*Dataset excerpts*:
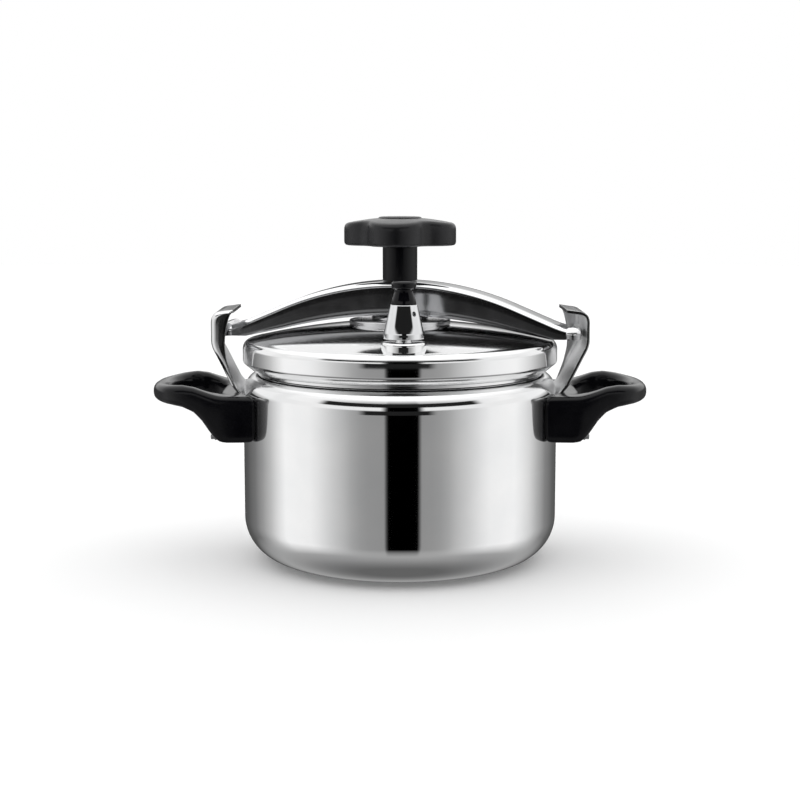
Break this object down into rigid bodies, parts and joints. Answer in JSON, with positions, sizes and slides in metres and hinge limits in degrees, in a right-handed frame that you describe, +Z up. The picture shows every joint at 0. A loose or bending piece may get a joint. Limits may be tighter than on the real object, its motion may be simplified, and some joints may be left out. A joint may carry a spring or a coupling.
{
  "type": "pressure canner",
  "caption": "Polished aluminium pressure canner: pot with hooked lugs and loop handles, lid with weighted valve, arched clamp yoke and lobed hand knob.",
  "frame": {"origin": "centre of the pot's flat base", "axes": "+Z up along the pot's axis, +X towards the right handle, -Y towards the weighted valve"},
  "size_m": [0.3454, 0.22, 0.2394],
  "materials": {
    "pot_aluminium": "polished, with fine turning marks",
    "lid_aluminium": "polished",
    "yoke_chrome": "bright chrome plate",
    "lug_steel": "polished pressed steel",
    "disc_steel": "satin pressed steel",
    "small_steel": "plain turned steel",
    "handle_black": "glossy black phenolic",
    "knob_black": "satin black phenolic",
    "cap_black": "glossy black phenolic",
    "weight_chrome": "bright chrome plate",
    "brass": "turned",
    "gasket_rubber": "matte black rubber"
  },
  "bodies": {
    "pot_body": {"pot": "pot_aluminium", "left_lug": "lug_steel", "right_lug": "lug_steel", "lug_rivets": "lid_aluminium", "handle_bosses": "pot_aluminium", "left_handle": "handle_black", "right_handle": "handle_black", "handle_screws": "small_steel", "handle_washers": "small_steel"},
    "lid_body": {"lid": "lid_aluminium", "lid_gasket": "gasket_rubber", "center_disc": "disc_steel", "disc_rivets": "lid_aluminium", "vent_pipe": "brass", "vent_washer": "gasket_rubber", "vent_nut": "brass", "vent_filter": "small_steel", "safety_body": "small_steel", "safety_seal": "gasket_rubber", "safety_nut": "small_steel", "safety_spring": "small_steel"},
    "weight_body": {"valve_weight": "weight_chrome", "valve_needle": "small_steel", "valve_cap": "cap_black"},
    "safety_body": {"safety_pin": "brass"},
    "foot_body": {"presser_foot": "disc_steel", "foot_ring": "small_steel"},
    "yoke_body": {"yoke": "yoke_chrome", "yoke_bush": "brass", "yoke_collar": "cap_black"},
    "screw_body": {"clamp_screw": "small_steel", "knob": "knob_black", "knob_insert": "small_steel", "knob_pin": "small_steel", "knob_cap": "knob_black"}
  },
  "joints": [
    {"name": "lid_lift", "type": "slide", "parent": "pot_body", "child": "lid_body", "axis": [0, 0, 1], "range_m": [0, 0.16]},
    {"name": "clamp_swing", "type": "hinge", "parent": "lid_body", "child": "foot_body", "pos_m": [0, 0, 0], "axis": [0, 0, 1], "range_deg": [-50, 7]},
    {"name": "knob_turn", "type": "hinge", "parent": "foot_body", "child": "screw_body", "pos_m": [0, 0, 0], "axis": [0, 0, 1], "range_deg": [-1008, 0]},
    {"name": "yoke_rise", "type": "slide", "parent": "foot_body", "child": "yoke_body", "axis": [0, 0, 1], "range_m": [0, 0.0084]},
    {"name": "valve_lift", "type": "slide", "parent": "lid_body", "child": "weight_body", "axis": [0, 0, 1], "range_m": [0, 0.03]},
    {"name": "safety_lift", "type": "slide", "parent": "lid_body", "child": "safety_body", "axis": [0, 0, 1], "range_m": [0, 0.003], "stiffness_N_per_m": 1500, "springref_m": -0.002, "deforming": ["safety_spring"]}
  ],
  "couplings": [
    {"joint": "yoke_rise", "follows": "knob_turn", "m_per_rad": -0.00047746}
  ]
}
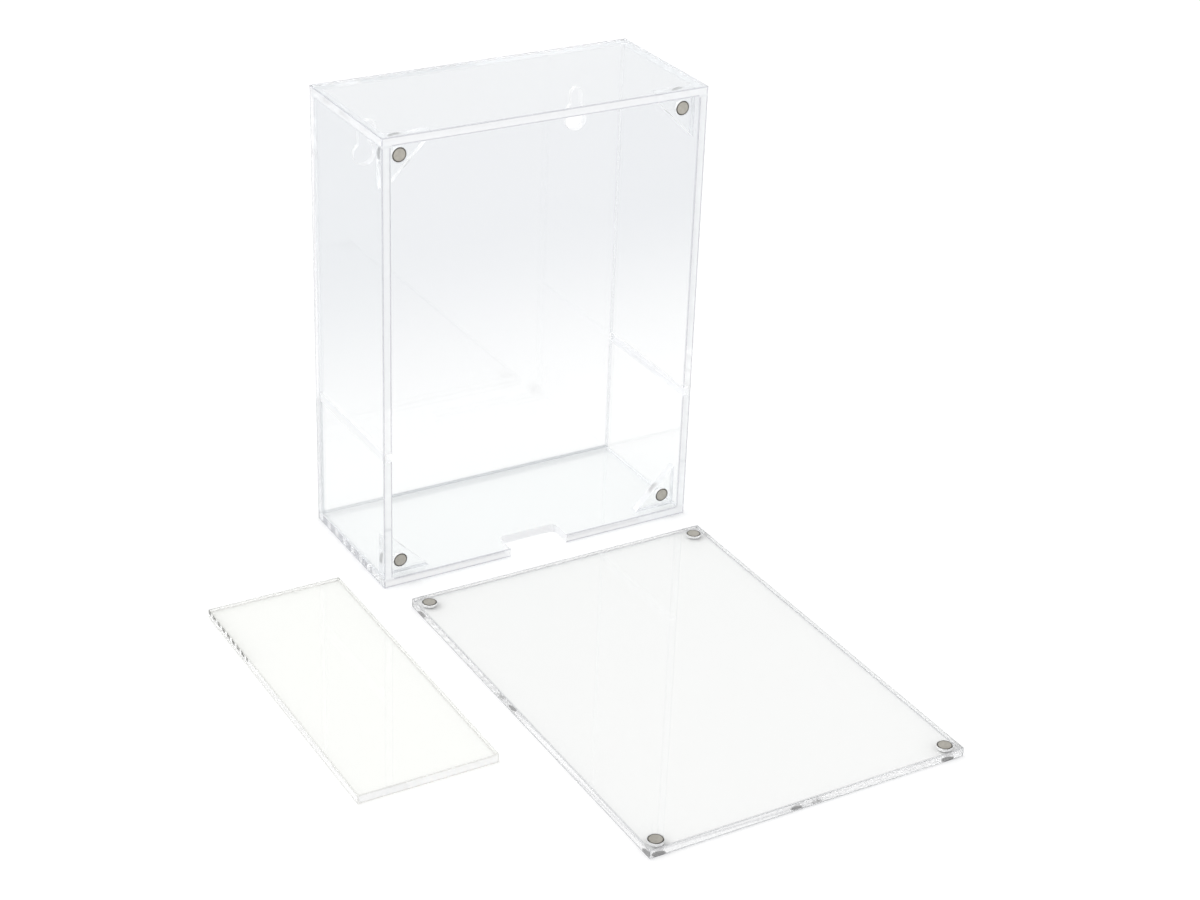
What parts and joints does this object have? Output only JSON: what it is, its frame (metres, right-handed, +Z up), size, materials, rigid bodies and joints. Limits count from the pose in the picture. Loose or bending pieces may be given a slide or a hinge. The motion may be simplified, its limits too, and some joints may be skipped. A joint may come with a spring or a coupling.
{
  "type": "card deck box",
  "caption": "Upright clear acrylic box for card decks, open at the front, with a magnetic front cover and a removable shelf lying beside it.",
  "frame": {"origin": "centre of the base plate's underside, on the surface that the box stands on", "axes": "+X to the box's right as seen from the front, +Y from the open front to the back panel, +Z up"},
  "size_m": [0.1772, 0.2218, 0.16],
  "materials": {
    "clear_acrylic": "clear cast acrylic sheet, polished faces and cut edges",
    "clear_acrylic_cover": "clear cast acrylic sheet, polished faces and cut edges",
    "clear_acrylic_shelf": "clear cast acrylic sheet, polished faces and cut edges",
    "nickel_magnet": "nickel plating, satin, with fine wear"
  },
  "bodies": {
    "box": {"base_plate": "clear_acrylic", "top_plate": "clear_acrylic", "left_wall": "clear_acrylic", "right_wall": "clear_acrylic", "back_panel": "clear_acrylic", "gusset_top_left": "clear_acrylic", "gusset_top_right": "clear_acrylic", "gusset_bottom_left": "clear_acrylic", "gusset_bottom_right": "clear_acrylic", "box_magnet_top_left": "nickel_magnet", "box_magnet_top_right": "nickel_magnet", "box_magnet_bottom_left": "nickel_magnet", "box_magnet_bottom_right": "nickel_magnet"},
    "cover": {"front_cover": "clear_acrylic_cover", "cover_magnet_top_left": "nickel_magnet", "cover_magnet_top_right": "nickel_magnet", "cover_magnet_bottom_left": "nickel_magnet", "cover_magnet_bottom_right": "nickel_magnet"},
    "shelf": {"shelf": "clear_acrylic_shelf"}
  },
  "joints": [
    {"name": "cover_close", "type": "hinge", "parent": "box", "child": "cover", "pos_m": [0, -0.03265, -0.00565], "axis": [1, 0, 0], "range_deg": [-90, 0]},
    {"name": "shelf_lift", "type": "slide", "parent": "box", "child": "shelf", "axis": [0, 0, 1], "range_m": [0, 0.06]}
  ]
}
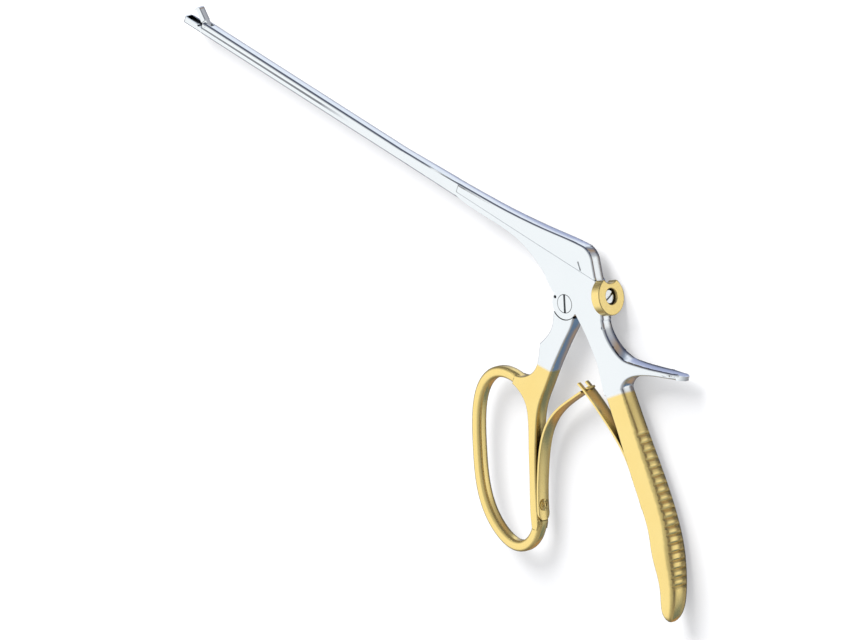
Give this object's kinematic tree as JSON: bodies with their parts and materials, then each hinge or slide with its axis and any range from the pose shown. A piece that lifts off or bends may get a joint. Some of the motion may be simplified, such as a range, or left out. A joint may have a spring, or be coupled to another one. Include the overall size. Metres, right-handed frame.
{
  "type": "biopsy punch forceps",
  "caption": "long-shafted biopsy punch with sliding upper shaft, hinged jaw over a basket, finger-loop handle, sprung grip and lock disc",
  "frame": {"origin": "bottom centre of the bounding box of the whole instrument at rest, lying on its side", "axes": "+X runs along the shaft from the jaws to the back, +Y from the handles up to the slider, +Z is the thickness, up from the surface it lies on"},
  "size_m": [0.2904, 0.1253, 0.0142],
  "materials": {
    "steel": "mirror-polished stainless steel",
    "steel_screws": "polished stainless steel",
    "gold_plate": "steel, gold-plated and polished"
  },
  "bodies": {
    "frame_body": {"frame": "steel", "pivot_screw": "steel_screws", "jaw_pivot_pin": "steel", "rear_spring": "gold_plate", "rear_spring_screw": "gold_plate", "lock_disc_screw": "steel_screws", "lock_disc_washer": "steel_screws"},
    "front_handle_body": {"front_handle": "gold_plate", "front_spring": "gold_plate", "front_spring_screw": "steel_screws"},
    "slider_body": {"slider": "steel", "jaw_drive_pin": "steel"},
    "upper_jaw_body": {"upper_jaw": "steel"},
    "lock_disc_body": {"lock_disc": "gold_plate"}
  },
  "joints": [
    {"name": "handle_pivot", "type": "hinge", "parent": "frame_body", "child": "front_handle_body", "pos_m": [0.05874, 0.0382, 0.0071], "axis": [0, 0, 1], "range_deg": [0, 5.49], "stiffness_Nm_per_rad": 1.5, "springref_deg": -11.46, "deforming": ["front_spring", "rear_spring"]},
    {"name": "slider_slide", "type": "slide", "parent": "frame_body", "child": "slider_body", "axis": [-1, 0, 0], "range_m": [0, 0.00163]},
    {"name": "jaw_pivot", "type": "hinge", "parent": "frame_body", "child": "upper_jaw_body", "pos_m": [-0.13566, 0.0522, 0.0071], "axis": [0, 0, 1], "range_deg": [0, 38]},
    {"name": "lock_disc_turn", "type": "hinge", "parent": "frame_body", "child": "lock_disc_body", "pos_m": [0.07294, 0.0479, 0.0071], "axis": [0.8526, 0.5225, 0], "continuous": true}
  ],
  "couplings": [
    {"joint": "slider_slide", "follows": "handle_pivot", "m_per_rad": 0.016992},
    {"joint": "jaw_pivot", "follows": "handle_pivot", "ratio": 6.9235}
  ]
}
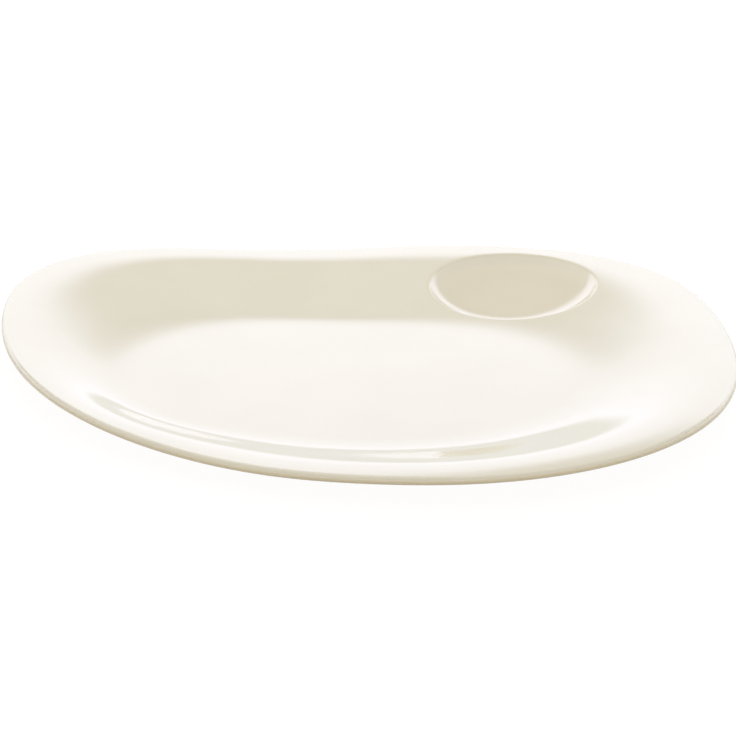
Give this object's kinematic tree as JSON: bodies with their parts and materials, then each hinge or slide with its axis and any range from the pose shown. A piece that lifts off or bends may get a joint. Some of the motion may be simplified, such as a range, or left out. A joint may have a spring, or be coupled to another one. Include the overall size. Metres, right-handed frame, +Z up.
{
  "type": "coupe plate",
  "caption": "Free-form coupe plate with a shallow round dip well in its back right wall, rolled lip, foot ring and glossy cream glaze.",
  "frame": {"origin": "The middle of the plate's bounding box in plan, on the table that the foot ring stands on.", "axes": "X runs to the right along the plate's length, Y runs away from the viewer towards the dip well's side, and Z is up."},
  "size_m": [0.317, 0.28, 0.017],
  "materials": {
    "bare_ceramic": "bare fired ceramic on the foot ring's bearing face, fine grained and matt",
    "face_glaze": "smooth glossy cream glaze with a soft sheen",
    "base_glaze": "smooth glossy cream glaze, slightly thinner at the foot ring"
  },
  "bodies": {
    "root": {"ceramic_body": "bare_ceramic", "glaze_coat": "face_glaze", "base_glaze": "base_glaze"}
  },
  "joints": []
}
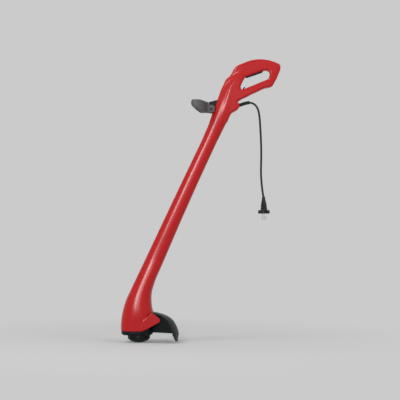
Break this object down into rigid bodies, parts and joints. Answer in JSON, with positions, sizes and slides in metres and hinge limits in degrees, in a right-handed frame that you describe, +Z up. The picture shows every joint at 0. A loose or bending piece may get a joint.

*Stated exercise*: Return the line that contains "frame, +Z up." and all lines after it, verbatim, and nothing else.

*Task answer*:
Give this object's kinematic tree as JSON: bodies with their parts and materials, then each hinge or slide with its axis and any range from the pose shown. A piece that lifts off or bends may get a joint. Some of the motion may be simplified, such as a range, or left out. A joint may have a spring, or be coupled to another one. Include the overall size. Metres, right-handed frame, +Z up.
{
  "type": "coupe plate",
  "caption": "Free-form coupe plate with a shallow round dip well in its back right wall, rolled lip, foot ring and glossy cream glaze.",
  "frame": {"origin": "The middle of the plate's bounding box in plan, on the table that the foot ring stands on.", "axes": "X runs to the right along the plate's length, Y runs away from the viewer towards the dip well's side, and Z is up."},
  "size_m": [0.317, 0.28, 0.017],
  "materials": {
    "bare_ceramic": "bare fired ceramic on the foot ring's bearing face, fine grained and matt",
    "face_glaze": "smooth glossy cream glaze with a soft sheen",
    "base_glaze": "smooth glossy cream glaze, slightly thinner at the foot ring"
  },
  "bodies": {
    "root": {"ceramic_body": "bare_ceramic", "glaze_coat": "face_glaze", "base_glaze": "base_glaze"}
  },
  "joints": []
}
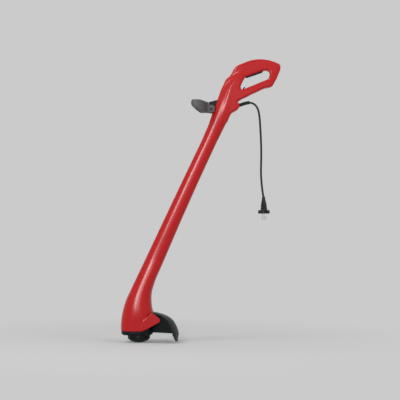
Break this object down into rigid bodies, parts and joints. Answer in JSON, with positions, sizes and slides in metres and hinge limits in degrees, in a right-handed frame that you describe, +Z up. The picture shows every joint at 0. A loose or bending piece may get a joint.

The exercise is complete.